● WHAT IS NEEDED
Repeat exactly what appears from the opening line of the listing to the line with "SHIFT_PIXELS = 35.7", inclusive.

● DATASET CONTENT
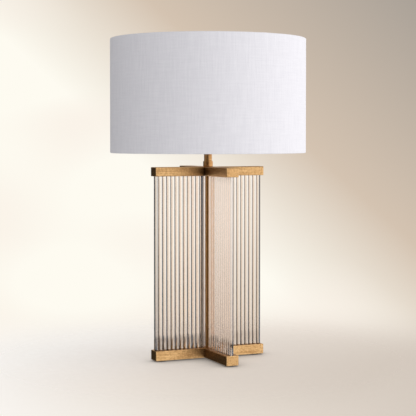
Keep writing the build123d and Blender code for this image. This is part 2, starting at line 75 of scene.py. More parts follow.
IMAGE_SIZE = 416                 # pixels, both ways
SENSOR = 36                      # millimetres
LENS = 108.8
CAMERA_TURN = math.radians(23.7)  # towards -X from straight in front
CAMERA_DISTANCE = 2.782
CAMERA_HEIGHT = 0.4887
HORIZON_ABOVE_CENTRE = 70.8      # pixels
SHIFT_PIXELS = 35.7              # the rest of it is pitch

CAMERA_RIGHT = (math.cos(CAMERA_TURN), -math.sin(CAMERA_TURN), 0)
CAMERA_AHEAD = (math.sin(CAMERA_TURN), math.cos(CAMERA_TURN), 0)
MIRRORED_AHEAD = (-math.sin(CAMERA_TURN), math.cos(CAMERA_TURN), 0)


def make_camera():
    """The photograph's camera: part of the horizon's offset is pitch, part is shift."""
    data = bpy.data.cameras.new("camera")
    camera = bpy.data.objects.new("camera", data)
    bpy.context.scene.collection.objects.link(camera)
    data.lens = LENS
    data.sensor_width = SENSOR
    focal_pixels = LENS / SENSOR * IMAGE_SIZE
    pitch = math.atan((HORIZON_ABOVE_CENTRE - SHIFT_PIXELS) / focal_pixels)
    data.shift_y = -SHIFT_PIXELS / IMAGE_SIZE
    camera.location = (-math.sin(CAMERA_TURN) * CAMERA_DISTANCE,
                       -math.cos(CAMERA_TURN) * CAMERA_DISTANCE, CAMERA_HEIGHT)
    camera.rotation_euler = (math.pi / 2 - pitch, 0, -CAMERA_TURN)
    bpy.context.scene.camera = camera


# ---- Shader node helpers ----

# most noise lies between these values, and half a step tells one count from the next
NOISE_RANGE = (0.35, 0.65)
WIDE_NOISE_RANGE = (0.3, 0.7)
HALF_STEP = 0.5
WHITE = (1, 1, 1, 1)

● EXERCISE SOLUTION
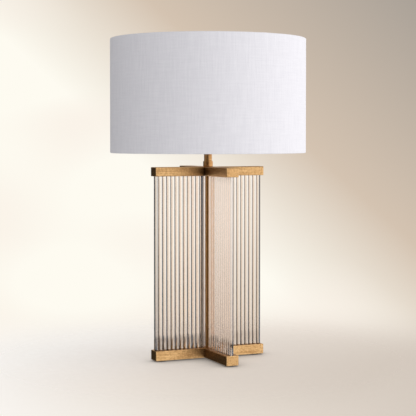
Keep writing the build123d and Blender code for this image. This is part 2, starting at line 75 of scene.py. More parts follow.
IMAGE_SIZE = 416                 # pixels, both ways
SENSOR = 36                      # millimetres
LENS = 108.8
CAMERA_TURN = math.radians(23.7)  # towards -X from straight in front
CAMERA_DISTANCE = 2.782
CAMERA_HEIGHT = 0.4887
HORIZON_ABOVE_CENTRE = 70.8      # pixels
SHIFT_PIXELS = 35.7              # the rest of it is pitch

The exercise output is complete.